**YOUR GOAL:**
Begin at the first line and end at the line containing "return made". Extract exactly those lines.
▽
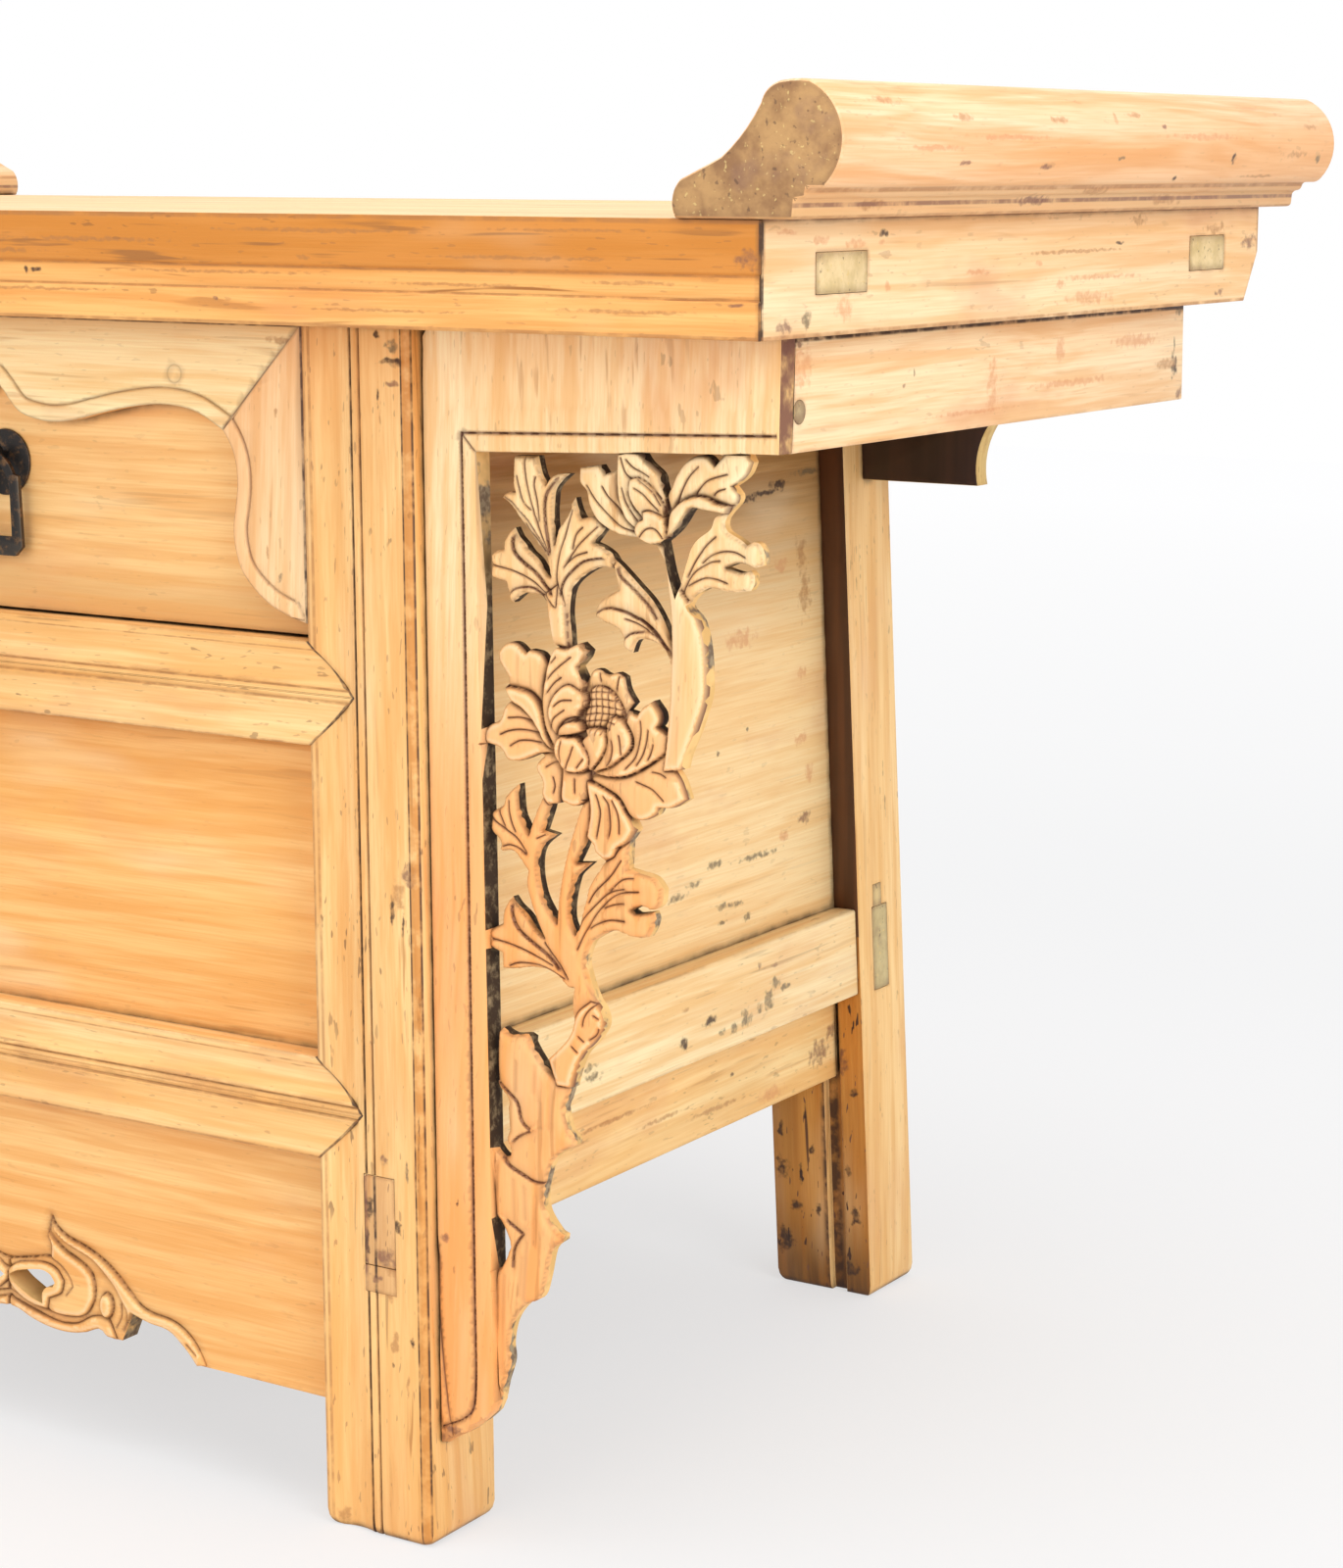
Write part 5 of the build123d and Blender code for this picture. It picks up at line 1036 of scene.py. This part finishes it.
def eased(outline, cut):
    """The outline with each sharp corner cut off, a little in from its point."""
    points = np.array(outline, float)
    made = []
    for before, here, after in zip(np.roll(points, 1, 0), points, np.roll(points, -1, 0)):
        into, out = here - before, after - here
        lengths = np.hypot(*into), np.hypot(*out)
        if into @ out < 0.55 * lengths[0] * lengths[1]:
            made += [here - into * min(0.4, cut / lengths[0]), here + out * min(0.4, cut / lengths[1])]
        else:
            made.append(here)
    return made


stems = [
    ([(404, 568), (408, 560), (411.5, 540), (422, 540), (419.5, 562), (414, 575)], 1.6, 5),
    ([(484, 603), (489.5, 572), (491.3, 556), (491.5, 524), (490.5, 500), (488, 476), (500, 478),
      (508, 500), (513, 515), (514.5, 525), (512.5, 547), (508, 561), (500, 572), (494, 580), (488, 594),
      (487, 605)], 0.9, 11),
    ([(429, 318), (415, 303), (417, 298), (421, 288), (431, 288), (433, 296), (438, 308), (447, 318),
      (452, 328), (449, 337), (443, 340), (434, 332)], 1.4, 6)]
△
**FULL ANSWER:**
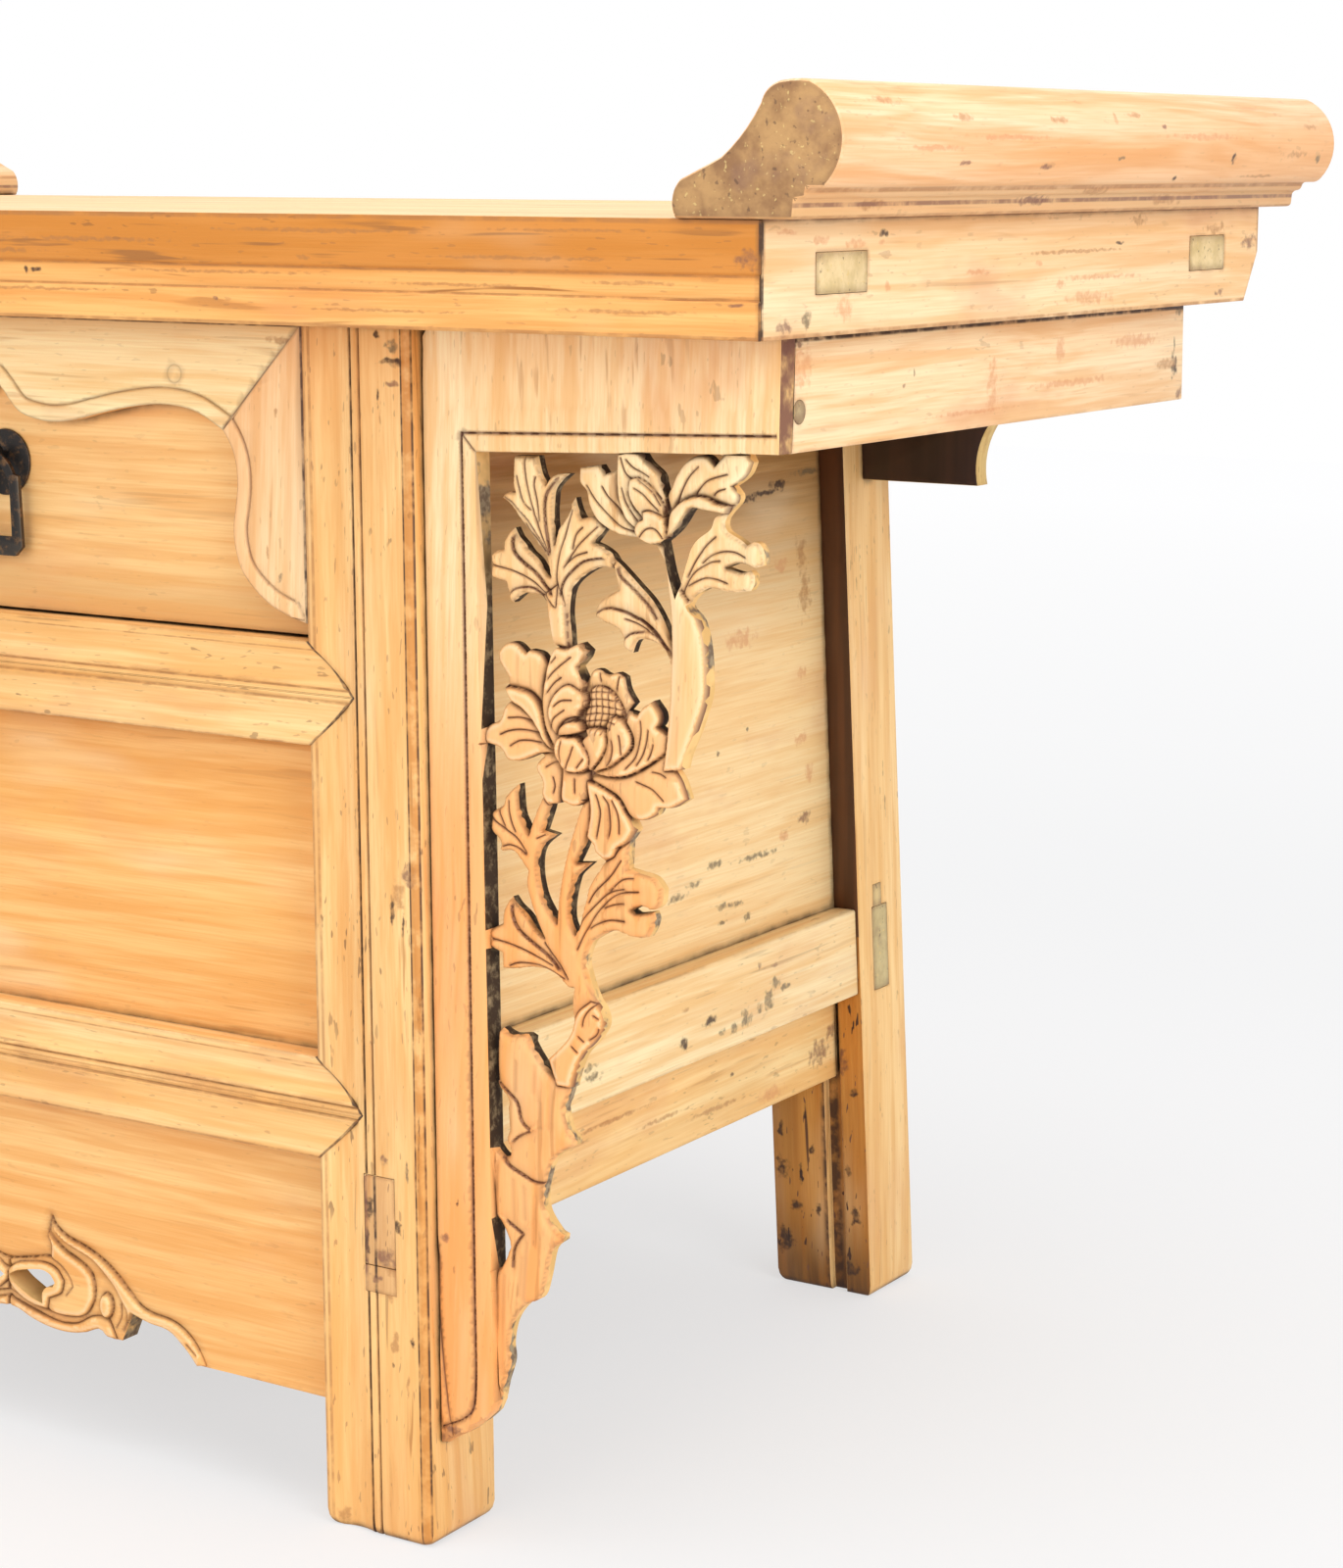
Write part 5 of the build123d and Blender code for this picture. It picks up at line 1036 of scene.py. This part finishes it.
def eased(outline, cut):
    """The outline with each sharp corner cut off, a little in from its point."""
    points = np.array(outline, float)
    made = []
    for before, here, after in zip(np.roll(points, 1, 0), points, np.roll(points, -1, 0)):
        into, out = here - before, after - here
        lengths = np.hypot(*into), np.hypot(*out)
        if into @ out < 0.55 * lengths[0] * lengths[1]:
            made += [here - into * min(0.4, cut / lengths[0]), here + out * min(0.4, cut / lengths[1])]
        else:
            made.append(here)
    return made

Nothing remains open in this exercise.